Anita Lee / SunHerald 30 December 2019

The U.S. Army Corps of Engineers and Mississippi River Commission have violated federal law by failing to study the consequences of diverting Mississippi River water into the Mississippi Sound through the Bonnet Carré Spillway, Secretary of State Delbert Hosemann says in a lawsuit filed Monday.

“This is not only unlawful, it is inexcusable,” the lawsuit says.

His office filed the lawsuit in U.S. District Court in Gulfport against the Army Corps of Engineers and MRC, the two agencies responsible for flood management on the river. The lawsuit also accuses the agencies of “willfully and obstinately” refusing to open the Morganza Floodway to relieve river flooding, despite the authority to do so.

The Mississippi Sound has borne the brunt of polluted river water, with trillions of gallons flowing through the Bonnet Carré in 2019 while the Morganza Floodway in central Louisiana remained closed. The discharge also includes river sediment that has blanketed the water bottoms of the Mississippi Sound.

The Bonnet Carré empties into Lake Ponchartrain and the Mississippi Sound beyond.

Hosemann wants a preliminary injunction that directs the federal agencies to also open the Morganza when river flooding is a problem instead of directing all the floodwaters through the Bonnet Carré.

He also is requesting that the judge order the federal agencies to update an environmental study, called an Environmental Impact Statement, that addresses the impacts of river water on the the Mississippi Sound. Previous studies have failed to evaluate damage to the Mississippi Sound, the lawsuits says.

Hosemann held a news conference Monday afternoon to announce the lawsuit, filed by attorneys from Balch & Bingham in Gulfport. Hosemann said he that his office was forced to file the lawsuit because the Corps has been unwilling to work with Mississippi on alternatives to opening only the Bonnet Carré.

“If the injunction is not granted, a substantial threat of irreparable injury exists in the form of massive freshwater inundation to a saltwater body, namely the Mississippi Sound,” the lawsuit says. “Such freshwater inundation will not only upset the delicate ecological balance of the Sound, but will also inflict serious economic damage to the people and businesses that derive their livelihoods from the Sound.”


An updated EIS would require the agencies to assess environmental impacts on the Mississippi Sound and consider less destructive alternatives to opening the Bonnet Carré.

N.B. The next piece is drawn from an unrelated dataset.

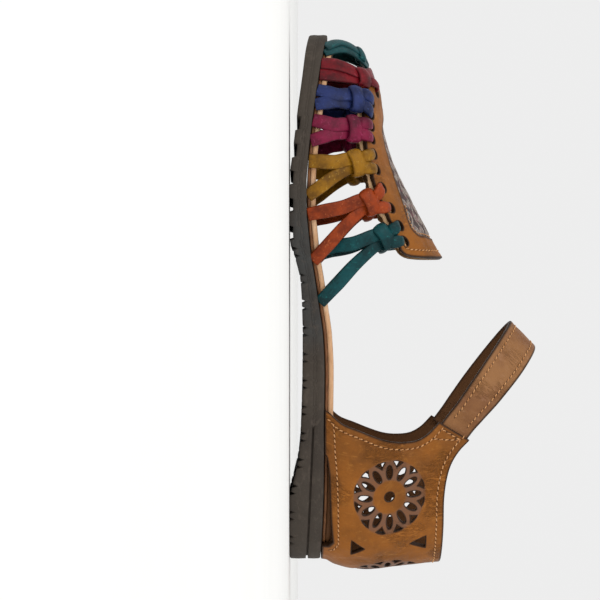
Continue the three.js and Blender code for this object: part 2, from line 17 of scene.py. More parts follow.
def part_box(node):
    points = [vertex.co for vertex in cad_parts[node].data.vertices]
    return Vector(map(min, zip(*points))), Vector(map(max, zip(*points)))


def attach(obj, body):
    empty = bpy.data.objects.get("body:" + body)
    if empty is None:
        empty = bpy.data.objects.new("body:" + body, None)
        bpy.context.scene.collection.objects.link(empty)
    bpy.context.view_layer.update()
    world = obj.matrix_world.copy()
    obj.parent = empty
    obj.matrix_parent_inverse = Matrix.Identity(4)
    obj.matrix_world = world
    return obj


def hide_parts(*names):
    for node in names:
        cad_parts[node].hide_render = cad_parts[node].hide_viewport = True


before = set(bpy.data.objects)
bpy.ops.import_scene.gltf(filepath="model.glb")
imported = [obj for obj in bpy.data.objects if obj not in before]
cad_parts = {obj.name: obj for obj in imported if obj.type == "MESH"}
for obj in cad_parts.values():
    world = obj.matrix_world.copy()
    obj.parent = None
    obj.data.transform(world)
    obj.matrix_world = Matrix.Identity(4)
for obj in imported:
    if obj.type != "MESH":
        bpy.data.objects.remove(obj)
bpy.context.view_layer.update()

# %% [markdown]
# ## The maker's measures
# Tables say what the last and the sole look like at a row of places from heel to toe. X runs from 0 at
# the back of the sole towards the toe, Y towards the inner side of the foot, Z up from the ground.
# A smooth curve that never overshoots is laid through each table, so few rows give a clean shape.

# %% Sizes and tables
SOLE_LENGTH = 249
HEEL_ROUND = 31  # length of the sole's round back end
TOE_ROUND = 54  # length over which the sole closes at the toe
TOE_SQUARE = 2.6  # how square the toe's plan is
TOE_BLUNT = 0.45
GAP = 0.3  # between pieces that meet
RIM = 2.6  # ledge of the sole outside the last
INSOLE = 4
PANEL = 2.2  # thickness of the vamp panel, and below of the counter and the strap
COUNTER = 2.4
STRAP = 2.4
STRAP_WIDE = 16
LAST_TIP = 246.4
HEEL_TURN = 28.6  # length of the wall's round back
HEEL_ARC = 44.6  # length of leather round a quarter of it

# x, middle line, half width, tread height, top height
SOLE = [
    (0, 0, 31, 0, 14.6), (30, 0, 31, 0, 15.8), (39, 0, 30.8, 2, 16), (50, -0.3, 30.6, 4.4, 16.1),
    (62, -0.8, 30.3, 5.4, 16.1), (90, -2.6, 30.6, 6.2, 16.4), (106, -3.2, 32, 6.3, 15.7),
    (120, -3.4, 33.8, 6, 13.8), (132, -3.2, 35.8, 5.3, 12), (144, -2.6, 38.2, 2.6, 10),
    (153, -1.8, 40, 0, 9), (165, -0.6, 42, 0, 8), (177, 0.8, 43, 0, 8), (189, 2, 42.6, 1.4, 8.7),
    (201, 3, 41, 2.8, 10), (209, 3.6, 39.6, 3.7, 11), (227, 5, 35.4, 6, 13.6), (242, 6, 32, 7.8, 16.2),
    (249, 6.4, 30, 9.2, 18),
]
# x, height of the crest, sideways place of the crest, how peaked the section is
LAST = [
    (118, 87, 4, 1.2), (142, 71.4, 4, 1.2), (153, 64.9, 4, 1.2), (171, 55.3, 4.5, 1.15),
    (189, 47.7, 5, 1.1), (205, 43.1, 5.5, 1.05), (220, 41.2, 6, 1), (228, 39.6, 6, 1), (236, 36.4, 6, 1),
    (241, 33.4, 6, 1), (244, 30.4, 6, 1), (245.8, 26, 6, 1), (246.4, 21, 6, 1),
]
# x, z of the vamp panel's edge in side view, from its front end to the throat
PANEL_EDGE = [
    (226.4, 48), (226, 41.5), (224, 38.2), (219, 36.2), (210, 35.2), (198, 35.3), (188, 36.6),
    (176, 39.8), (165, 44.4), (156, 48.8), (149.6, 51), (146.6, 51.8), (144.2, 54.6), (143, 60),
    (142.3, 80),
]
# z, how far the heel's wall stands behind the sole, its width as a share of the sole's
HEEL_WALL = [
    (13, 0, 1), (17, -0.4, 1), (21, -2.2, 1.01), (29, -4.4, 1.03), (38, -5.2, 1.02), (50, -3.8, 0.98),
    (70, -1.6, 0.9), (92, 2.4, 0.86),
]
# x, z in side view: the counter's front edge, its top edge, and the slot over the sole
COUNTER_FRONT = [
    (72.4, 16.7), (71.2, 18.6), (66, 24.6), (63, 32), (60.2, 39), (58, 46), (57.4, 52), (58.2, 59),
    (61, 64.2), (66.6, 69.8),
]
COUNTER_TOP = [(58.2, 84), (53, 79), (47.2, 75.4), (41, 73.4), (31.5, 72), (18, 71.8), (6, 71.6)]
SLOT = [(51.6, 16.6), (51, 17.2), (44, 18.3), (30, 18.9), (18, 19.6), (11.8, 20.3), (10, 19)]
# name, front foot, back foot, knot's x and z, the two lace holes, tilt of the wrap, tucked inside
THONGS = [
    ("blue", 219.5, 212.6, 215.6, 29.6, (215, 209.2), 5, False),
    ("magenta", 205.4, 196, 201.8, 28.4, (203.6, 197.6), -4, False),
    ("yellow", 186.8, 171.2, 186.2, 29.8, (190.6, 183.4), 6, False),
    ("orange", 162.8, 141.6, 168.4, 36, (175, 165.8), 8, False),
    ("teal", 145.4, 122.4, 152.6, 43, (157.6, 150.4), 8, True),
]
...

This is the second lawsuit filed in federal court in Gulfport against the Army Corps and MRC. The first, filed by several Coast localities and two private associations representing hoteliers and the seafood industry, also calls for an EIS and other relief.

“We thank Secretary Hosemann for today’s powerful action and look forward to working with the state to protect the Mississippi Sound,” said Gerald Blessey, who heads the Mississippi Sound Coalition that includes Coast localities suing the Corps.

Repeated openings of the Bonnet Carré in recent years are without historic precedent. The spillway opened twice in 2019 for 123 days, releasing trillions of gallons of river water and causing $215 million in damage to Mississippi fisheries and the seafood industry, the lawsuit points out.

Such changed circumstances should under federal law prompt an updated EIS, the lawsuit says. Other changes the lawsuit enumerates since the last EIS, which was 43 years ago:

  • Ecological changes to the Sound caused by Hurricane Katrina in 2005 and the BP oil catastrophe in 2010.
  • Sediment and silt buildup that have raised the bottom of the Mississippi River.
  • Changes to the coastline’s shape and the size of its barrier islands.


The lawsuit also points out that the Corps and MRC have “absolute discretion” to open the Morganza Floodway, where excess river flow is released into the Atchafalaya Basin. The Morganza Floodway has been opened only twice in its history, most recently in 2011, when the Bonnet Carré also opened for a prolonged period.

Mississippi officials urged the Corps to open the Morganza in 2019, but the Corps said the river did not reach the trigger point of 1.5 million cubic feet per second. The lawsuit points out that the Corps’ water control manual allows the Morganza to be opened even if the flow rate does not reach the established 1.5 million cubic feet per second.

The Corps, “without explanation, justification, or rationale, has willfully and obstinately refused to open the Morganza Spillway, which is per se arbitrary and capricious,” the lawsuit says. “Failure to do so has resulted in a 100% diversion of all floodwaters directly into the Mississippi Sound.”

Hosemann has filed the lawsuit as the steward of Mississippi’s tidelands — water bottoms subject to the tide’s ebb and flow.

The Army Corps and MRC have 60 days to respond to the lawsuit, which represents only one side of the case.

Hosemann said he will continue to support the lawsuit when he ascends to the lieutenant governor’s office. Secretary of State-elect Michael Watson of Pascagoula, currently a state senator, said he will continue to “aggressively pursue” the lawsuit when he takes office January 9.